Ah, but that’s not all! We can also boast about having the “widest gap in suspension rates between black and white students“! Maybe some sharp mind somewhere might figure out that this finding might have something to do with the “record setting” 60%, 5 year graduation rate .

And maybe, just maybe, that will get some people talking about the fact that this rate is unconscionably low and would be for a 4 year rate. I mean, especially given what we know about the employment and social prospects (and costs) for people without a high school diploma.

Then perhaps someone of importance would become aware that about 1 in 5 male youth in the city are dropouts by one study, and one in 10 females.

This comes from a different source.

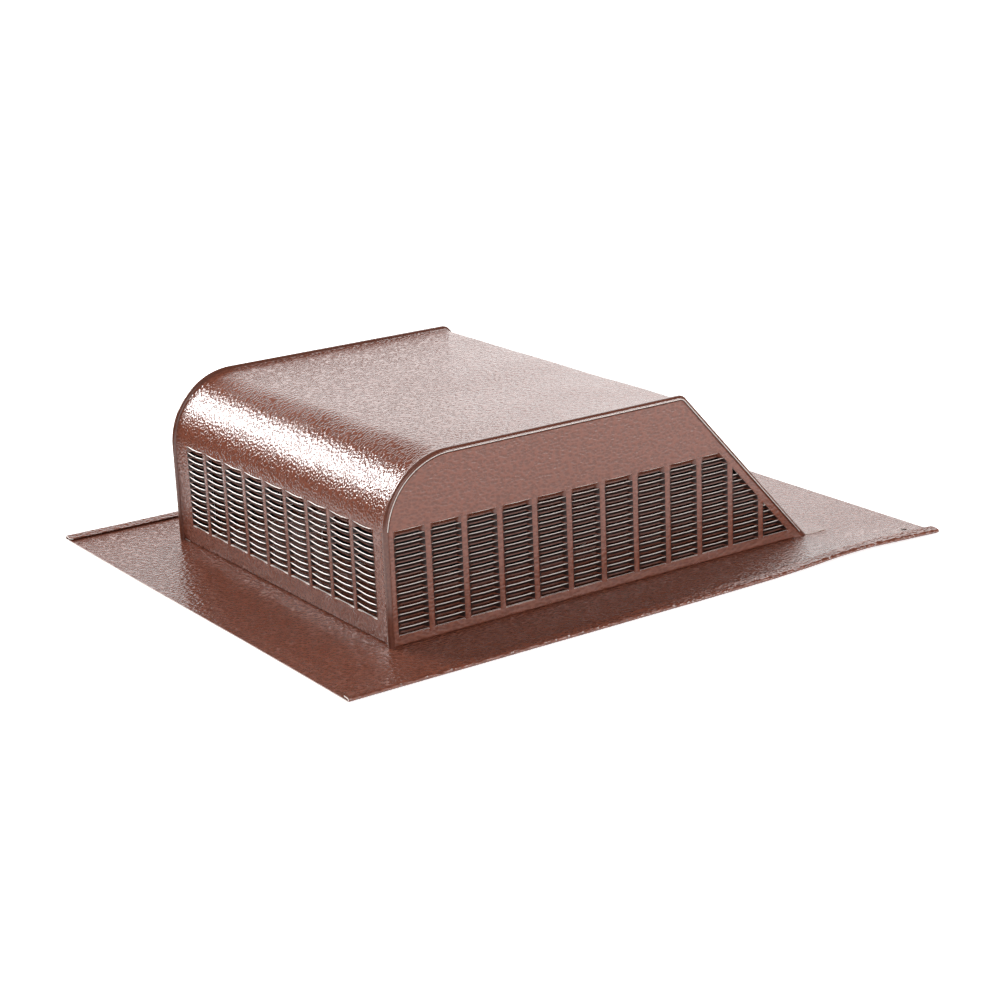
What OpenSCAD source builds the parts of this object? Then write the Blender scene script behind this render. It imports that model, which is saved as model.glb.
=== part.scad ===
// Slant-back static roof vent: a louvred sheet-metal hood on a flat roof flashing.
// The front with its louvres faces -Y, X runs across the roof, and Z is up from the roof deck.
// The origin is at the middle of the flashing's underside.

/* [Flashing] */
// Width of the flashing over its two hems
base_w = 418; // [390:1:480]
// Length of the flashing up the roof
base_l = 498; // [470:1:560]
// Thickness of every sheet
sheet_t = 0.8; // [0.6:0.1:1]
// Radius of the round throat that the attic air comes through
throat_r = 101.6; // [80:0.1:110]
// Height of the collar turned up around the throat, above the roof deck
collar_h = 14; // [8:1:25]
// Distance from the hood's front to the middle of the throat
throat_from_front = 155; // [125:1:165]
// Inner bend radius where the collar leaves the flashing
collar_bend_r = 2; // [1:0.5:4]
// Height of the open hem along each long edge
hem_h = 5; // [4:0.5:7]
// Width of the open hem along each long edge
hem_w = 10; // [8:0.5:14]
// Angle at which the hem's free edge dips towards the flashing
hem_dip = 8; // [0:1:10]
// Diameter of each nail hole
nail_hole_d = 5; // [3:0.5:8]
// Distance from the flashing's side edge to a nail hole
nail_from_side = 20; // [18:1:35]
// Distance from the flashing's rear edge to a nail hole
nail_from_rear = 16; // [8:1:40]

/* [Hood] */
// Width of the hood over its side panels
hood_w = 300; // [280:1:340]
// Length of the hood at the flashing
hood_l = 357; // [345:1:380]
// Height of the hood's rims above the roof deck
hood_h = 126; // [115:1:140]
// Distance from the flashing's front edge to the hood
hood_from_front = 66; // [40:1:85]
// Bend radius between the front and the top, at the rims
nose_r = 52.5; // [40:0.5:60]
// Length of the rims from the hood's front to the end of the level top
level_l = 244.5; // [230:0.5:255]
// Bend radius between the top and the slanted back, at the rims
ridge_r = 8; // [6:0.5:14]
// Length of the foot of the slanted back, lying on the flashing
foot_l = 19; // [12:1:30]
// Width of the flanges turned in under the hood
flange_w = 10; // [6:0.5:14]

/* [Seams] */
// Outer radius of the rolled seam along each rim
roll_r = 2.4; // [2.2:0.1:2.8]
// Height of the rolled seam above the front, top and slanted back
rim_stand = 3; // [2.8:0.1:3.6]
// How far the rolled seam stands proud of the side panel
roll_proud = 0.6; // [0.4:0.1:0.8]
// Clearance between the sheets inside a seam
seam_gap = 0.2; // [0.1:0.05:0.3]

/* [Louvres] */
// Height of one louvre row, and width of each lanced strip
row_pitch = 4.7; // [4.2:0.1:4.9]
// Angle at which each strip leans in from the panel
strip_lean = 40; // [30:1:50]
// Rows of louvres in a side panel
side_rows = 15; // [10:1:15]
// Columns of louvres in a side panel
side_columns = 12; // [9:1:12]
// Distance between columns in a side panel
side_pitch = 28; // [27:0.5:29]
// Width of one column in a side panel
side_column_w = 23.2; // [18:0.1:25]
// Distance from the hood's front to the first side column
side_first = 7.5; // [6.5:0.5:12]
// Height of the side windows' lower edge above the flashing
side_sill = 7.4; // [5:0.1:12]
// Width of the plain border between the side windows and the slanted rim
side_border = 8.5; // [7:0.5:14]
// Rows of louvres in the front
front_rows = 13; // [9:1:13]
// Columns of louvres in the front
front_columns = 9; // [6:1:9]
// Distance between columns in the front
front_pitch = 29.6; // [28:0.1:31]
// Width of one column in the front
front_column_w = 24.8; // [20:0.1:26]
// Height of the front windows' lower edge above the flashing
front_sill = 14.8; // [8:0.1:18]

/* [Hidden] */
$fn = 96;
paint = "#7a4636";
eps = 0.01;
// How far a cutting tool runs past the sheet that it cuts
margin = 1;
// How far each strip's cut edge lies behind the panel's outer face
strip_set = 0.1;

// Level of the flashing's top face, where the hood stands
deck = sheet_t;
hood_front = hood_from_front - base_l / 2;
rim_h = hood_h - deck;
side_face = hood_w / 2;
panel_in = side_face - sheet_t;

// The slanted rim runs from the level top down to the hood's rear foot
slant = atan(rim_h / (hood_l - level_l));
slant_dir = [cos(slant), -sin(slant)];

// Centre line of the rolled seam, and the captured upstand beside it
roll_x = side_face + roll_proud - roll_r;
roll_bore = roll_r - sheet_t;
upstand_x = roll_x - roll_bore + seam_gap;
upstand_top = hundredth(roll_r - sqrt(pow(roll_bore - seam_gap / 2, 2) - pow(roll_bore - seam_gap, 2)));
// Depth below the rim at which the side panel's sheet runs into the roll
panel_top = hundredth(roll_r + sqrt(pow(roll_bore, 2) - pow(panel_in - roll_x, 2)));

// A depth below the rim, rounded so that the bends it sets meet their straight runs
function hundredth(depth) = round(100 * depth) / 100;

// The side panel's foot flange stops short of the front flange and of the slanted back
side_flange_start = 2 * flange_w;
side_flange_end = hood_l - 4 * flange_w;

function front_run() = (front_columns - 1) * front_pitch + front_column_w;

// The sharp ridge corner moved in by d, the tangent length of its bend there, and the slanted foot
function ridge_point(d) = [
    level_l - d * tan(slant / 2),
    rim_h - d
];
function ridge_cut(d) = (ridge_r - d) * tan(slant / 2);
function foot_point(d) = hood_l - d / sin(slant);

// Lays a drawing of the hood's side (x along the hood, y up) across the hood from x0 to x1
module across(x0, x1) {
    translate([x0, hood_front, deck])
        rotate([90, 0, 90])
            linear_extrude(x1 - x0)
                children();
}

// Lays a drawing of a cross-section (x across, y up) along the hood from y0 to y1
module along(y0, y1) {
    translate([0, y1, 0])
        rotate([90, 0, 0])
            linear_extrude(y1 - y0)
                children();
}

// Outline of the hood seen from the side, with every rim moved in by d
module outline(d) {
    corner = ridge_point(d);
    bend = max(ridge_r - d, 0);
    cut = ridge_cut(d);
    centre = [corner[0] - cut, corner[1] - bend];
    polygon([
        [d, 0],
        [d, rim_h - nose_r],
        [nose_r, rim_h - nose_r],
        [nose_r, rim_h - d],
        [corner[0] - cut, corner[1]],
        centre,
        [corner[0] + cut * slant_dir[0], corner[1] + cut * slant_dir[1]],
        [foot_point(d), 0]
    ]);
    translate([nose_r, rim_h - nose_r])
        circle(nose_r - d);
    translate(centre)
        circle(max(bend, eps));
}

// Band of the hood's outline between two depths below the rims
module band(d0, d1) {
    difference() {
        outline(d0);
        outline(d1);
    }
}

// Cross-section of one lanced strip, leaning in from its outer top corner at the origin
module strip_section() {
    rotate(strip_lean)
        translate([0, -row_pitch])
            square([sheet_t, row_pitch]);
}

// Openings of the side panel, a little short at the head and with a border beside the slanted rim
module side_windows() {
    intersection() {
        for (column = [0 : side_columns - 1])
            translate([side_first + column * side_pitch, side_sill])
                square([side_column_w, side_rows * row_pitch - sheet_t]);
        slant_side(side_border);
    }
}

// All that lies below and in front of the slanted rim, with that rim moved in by d
module slant_side(d) {
    polygon([
        [0, 0],
        [foot_point(d), 0],
        [foot_point(d) - rim_h / tan(slant), rim_h],
        [0, rim_h]
    ]);
}

// Cross-section of the rolled seam: x across, y up from the rim, drawn for the right-hand rim
module roll_section() {
    translate([roll_x, -roll_r])
        difference() {
            circle(roll_r);
            circle(roll_bore);
            translate([-roll_r - eps, -roll_r - eps])
                square([roll_r + eps + panel_in - roll_x, roll_r + eps]);
        }
    translate([roll_x - roll_r, seam_gap - rim_stand])
        square([sheet_t, rim_stand - roll_r - seam_gap + eps]);
}

// The rolled seam's cross-section set at a bend's radius, with its height above the rim pointing out
module roll_turn(radius) {
    translate([radius, 0])
        mirror([0, 1])
            rotate(-90)
                roll_section();
}

// A bend of the rolled seam about the point p, swept from the vertical: forwards where sweep is positive
module roll_bend(p, radius, sweep) {
    translate([0, p[0], p[1]])
        rotate([0, 90, 0])
            rotate([0, 0, 180])
                rotate_extrude(angle = sweep)
                    roll_turn(radius);
}

// The rolled seam, run up the front, over the nose, along the top and down the slant
module rolled_seam() {
    level_end = level_l - ridge_cut(0);
    slant_l = rim_h / sin(slant);
    translate([0, hood_front, deck])
        difference() {
            union() {
                linear_extrude(rim_h - nose_r)
                    mirror([0, 1])
                        roll_section();
                roll_bend([nose_r, rim_h - nose_r], nose_r, 90);
                translate([0, level_end, rim_h])
                    rotate([90, 0, 0])
                        linear_extrude(level_end - nose_r)
                            roll_section();
                roll_bend([level_end, rim_h - ridge_r], ridge_r, -slant);
                translate([0, level_l, rim_h])
                    rotate([-slant, 0, 0])
                        translate([0, slant_l, 0])
                            rotate([90, 0, 0])
                                linear_extrude(slant_l - ridge_cut(0))
                                    roll_section();
            }
            translate([0, 0, -base_l])
                cube(base_l);
        }
}

module base_flashing() {
    throat_y = hood_front + throat_from_front;
    color(paint) {
        difference() {
            union() {
                translate([hem_h / 2 - base_w / 2, -base_l / 2, 0])
                    cube([base_w - hem_h, base_l, sheet_t]);
                side_hem();
                mirror([1, 0, 0])
                    side_hem();
            }
            translate([0, throat_y, -margin])
                cylinder(r = throat_r + sheet_t + collar_bend_r, h = sheet_t + 2 * margin);
            for (side = [-1, 1])
                translate([side * (base_w / 2 - nail_from_side), base_l / 2 - nail_from_rear, -margin])
                    cylinder(d = nail_hole_d, h = sheet_t + 2 * margin);
        }
        translate([0, throat_y, 0])
            rotate_extrude()
                collar_section();
    }
}

// The open hem along the right-hand edge, folded up and back over the flashing
module side_hem() {
    hem_r = hem_h / 2;
    along(-base_l / 2, base_l / 2)
        translate([base_w / 2 - hem_r, hem_r]) {
            difference() {
                circle(hem_r);
                circle(hem_r - sheet_t);
                translate([-hem_h, -hem_h])
                    square(hem_h);
                rotate(hem_dip)
                    translate([-hem_h, 0])
                        square(hem_h);
            }
            rotate(hem_dip)
                translate([-(hem_w - hem_r), hem_r - sheet_t])
                    square([hem_w - hem_r, sheet_t]);
        }
}

// Cross-section of the collar: the flashing turned up to stand round the throat
module collar_section() {
    outer = throat_r + sheet_t;
    translate([outer + collar_bend_r, 0])
        mirror([1, 0])
            intersection() {
                translate([0, sheet_t + collar_bend_r])
                    difference() {
                        circle(collar_bend_r + sheet_t);
                        circle(collar_bend_r);
                    }
                square(collar_bend_r + sheet_t);
            }
    translate([throat_r, sheet_t + collar_bend_r])
        square([sheet_t, collar_h - sheet_t - collar_bend_r]);
}

module hood_wrap() {
    edge = upstand_x + sheet_t;
    front_in = rim_stand + sheet_t;
    foot_in = roll_x - roll_r - seam_gap;
    color(paint) {
        difference() {
            across(-edge, edge)
                band(rim_stand, front_in);
            front_windows();
        }
        for (x = [-edge, upstand_x])
            across(x, x + sheet_t)
                band(upstand_top, front_in);
        front_louvres();
        across(-edge, edge)
            translate([rim_stand + eps, 0])
                square([flange_w, sheet_t]);
        across(-foot_in, foot_in)
            translate([foot_point(front_in), 0])
                square([foot_l + hood_l - foot_point(front_in), sheet_t]);
        across(-side_face, side_face)
            translate([hood_l + seam_gap, 0])
                square([foot_l - seam_gap, sheet_t]);
    }
}

// Openings of the front, cut a little short at the head, where the first strip is joined on
module front_windows() {
    for (column = [0 : front_columns - 1])
        translate([
            column * front_pitch - front_run() / 2,
            hood_front + rim_stand - margin,
            deck + front_sill
        ])
            cube([front_column_w, sheet_t + 2 * margin, front_rows * row_pitch - sheet_t]);
}

module front_louvres() {
    for (column = [0 : front_columns - 1])
        translate([column * front_pitch - front_run() / 2 - sheet_t / 2, rim_stand + strip_set, 0])
            across(0, front_column_w + sheet_t)
                for (row = [1 : front_rows])
                    translate([0, front_sill + row * row_pitch])
                        strip_section();
}

module right_side_panel() {
    color(paint) {
        across(panel_in, side_face)
            difference() {
                outline(panel_top);
                side_windows();
            }
        intersection() {
            across(side_face - row_pitch, side_face)
                slant_side(side_border - sheet_t / 2);
            for (column = [0 : side_columns - 1], row = [1 : side_rows])
                side_louvre(side_first + column * side_pitch, side_sill + row * row_pitch);
        }
        rolled_seam();
        translate([side_face - flange_w, hood_front + side_flange_start, deck])
            cube([flange_w - sheet_t + eps, side_flange_end - side_flange_start, sheet_t]);
    }
}

// One strip of the right-hand side panel, left out where the slanted border leaves no room for it
module side_louvre(start, head) {
    room = foot_point(side_border) - head / tan(slant) - start;
    if (room > 2 * sheet_t)
        translate([side_face - strip_set, hood_front, deck + head])
            mirror([1, 0, 0])
                along(start - sheet_t / 2, start + side_column_w + sheet_t / 2)
                    strip_section();
}

module left_side_panel() {
    mirror([1, 0, 0])
        right_side_panel();
}

base_flashing();
hood_wrap();
left_side_panel();
right_side_panel();
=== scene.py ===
import math

import bpy
import numpy as np
from bpy.props import FloatProperty, FloatVectorProperty, IntProperty, PointerProperty
from mathutils import Matrix, Vector, noise
from mathutils.geometry import delaunay_2d_cdt


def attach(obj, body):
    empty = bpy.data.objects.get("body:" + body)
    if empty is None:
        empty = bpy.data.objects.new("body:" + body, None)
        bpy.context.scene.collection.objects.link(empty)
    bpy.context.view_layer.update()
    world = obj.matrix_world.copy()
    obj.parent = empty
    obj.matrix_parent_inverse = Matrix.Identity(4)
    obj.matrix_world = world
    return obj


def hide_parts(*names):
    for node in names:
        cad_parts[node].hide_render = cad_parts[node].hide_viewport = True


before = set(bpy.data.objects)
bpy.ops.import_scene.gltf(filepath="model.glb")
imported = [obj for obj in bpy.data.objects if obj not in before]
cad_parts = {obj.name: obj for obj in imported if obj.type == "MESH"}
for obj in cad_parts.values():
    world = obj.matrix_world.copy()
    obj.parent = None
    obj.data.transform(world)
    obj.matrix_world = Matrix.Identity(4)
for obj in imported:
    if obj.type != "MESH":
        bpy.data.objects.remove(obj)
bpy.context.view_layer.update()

bl_info = {
    "name": "Slant-back roof vent",
    "version": (1, 0, 0),
    "blender": (4, 5, 0),
    "location": "View3D > Sidebar > Roof Vent",
    "description": "Builds a louvred sheet-metal roof vent over its packed solids and lights it",
    "category": "Object",
}

MM = 0.001
# Finish numbers: the third and fourth are painted shade, the fifth is partly painted shade, and the second also serves
# as a painted highlight
PAINT, EDGE, PAINTED_SHADE, BACKER_SHADE, ROLLED_SHADE = 0, 1, 2, 3, 4


def linear(hex_colour, alpha=1.0):
    """An sRGB hex colour as linear red, green, blue and alpha."""
    parts = [int(hex_colour[i : i + 2], 16) / 255 for i in (1, 3, 5)]
    return [c / 12.92 if c <= 0.04045 else ((c + 0.055) / 1.055) ** 2.4 for c in parts] + [alpha]


def smooth(t):
    """A soft step from 0 to 1."""
    t = min(max(t, 0.0), 1.0)
    return t * t * (3 - 2 * t)


def length(name, description, millimetres):
    """A length property whose default is given in millimetres."""
    return FloatProperty(
        name=name, description=description, default=millimetres * MM, min=0.0, unit="LENGTH", precision=4
    )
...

Suspensions have been connected to dropout rates in all kinds of research (as here–one among many, chosen for its clarity and brevity). And that’s without even considering race and poverty. And that’s after 15+ years of reform! What’s worse is that the life prospects for these kids–and they are kids, don’t forget that–only get worse from there. Think about that.

Take 300 kids, split evenly between male and female. Then take 30 of the boys and 15 of the girls and march them off a cliff. Make everyone in the country watch it. Would it be accepted with a shrug? Multiply that by a million. Would that be accepted with a shrug? It already is. Year after year after year.

Add in race and poverty, and it’s clear that within the city, the dropout rates are wildly divergent from one neighborhood to another (over 30% in some neighborhoods listed in a chart from 2007–certainly higher in other parts of the city over 60+% in North Lawndale, for example, according to what I hear from some educators I know). Look at the dropout rate column in the chart. In particular, look at the amount of variation in the city compared to the variation in the other counties.

Assuming that dropout rates are a proxy for institutional meeting of the educational needs of the population served, we would seem to be at the top of the list of worst at doing that! Think the  chart of schools with the highest drop out rates  would match up with the chart on poverty and violence put together by Steve Bogira for The Reader? And do you think the schools with the lowest drop out rates would be found in the areas with the least poverty and violence? I do.

It’s not news that Chicago is a painfully segregated city–racially, ethnically, socio-economically. Strict segregation has been the de facto ‘solution’ to the city’s challenges for going on a hundred years now and like most institutionally imposed or supported solutions the segregation philosophy and its associated policies have done more to perpetuate and exacerbate problems they were intended to eradicate than to solve any of them.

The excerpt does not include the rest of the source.